6. It is further observed that in immediately preceding Assessment Year i.e. in AY 2012-13, the assessment was completed u/s 143(3) r.w.s. 147 dated 16.12.2019 wherein addition om account commission @ 1.0% on the gross value of transactions appearing in the bank account was made. The facts as existed in the year under appeal are identical and further claim of the assessee was that he had earned commission further fortified from the fact that TDS u/s 194H of INR 49,040/- was deducted in the case of assessee. All this leads to believe that assessee has acted as Commission Agent and made consignment sales on behalf of the principal and the amounts deposited in the bank account represents such consignment sale of ‘Khal Binola’. Ld.CIT(A) appreciated these facts and relying upon the observations of AO in immediately preceding AY wherein profit rate @ 1.0% was applied and bank deposits as allowed the appeal of the assessee.

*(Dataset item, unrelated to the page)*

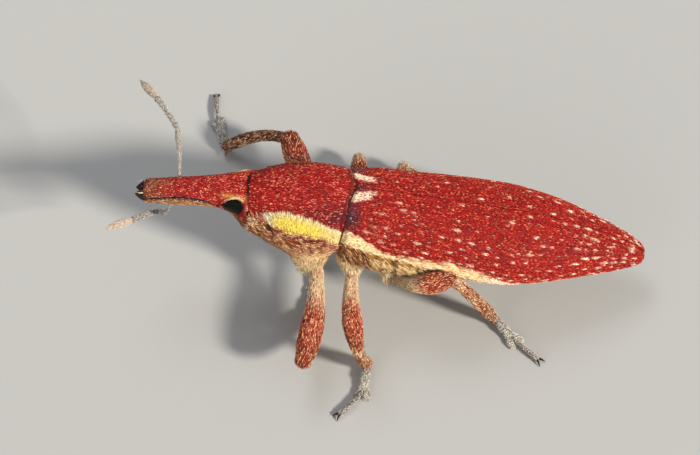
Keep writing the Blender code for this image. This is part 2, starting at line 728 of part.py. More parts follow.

7. In view of the overall discussions made herein above and considering the facts and circumstances of the case, we find no infirmity in the order of Ld. CIT(A) who has taken consistent view which is in accordance with the settled preposition by the Hon’ble Supreme Court in the case of Radhasoami Satsang v. CIT reported in [1992] 193 ITR 321 (SC) and I.T Central-Iii vs M/S Excel Industries Ltd. reported in [2013] 358 ITR 295 (SC) wherein Hon’ble Supreme Court held that principal of consistency is to be followed. Therefore, we find no error in the order of Ld.CIT(A). Accordingly, all Grounds of appeal raised by the Revenue are dismissed.

8. In the result, the appeal of the Revenue is dismissed.

Order pronounced in the open Court on 27.05.2026.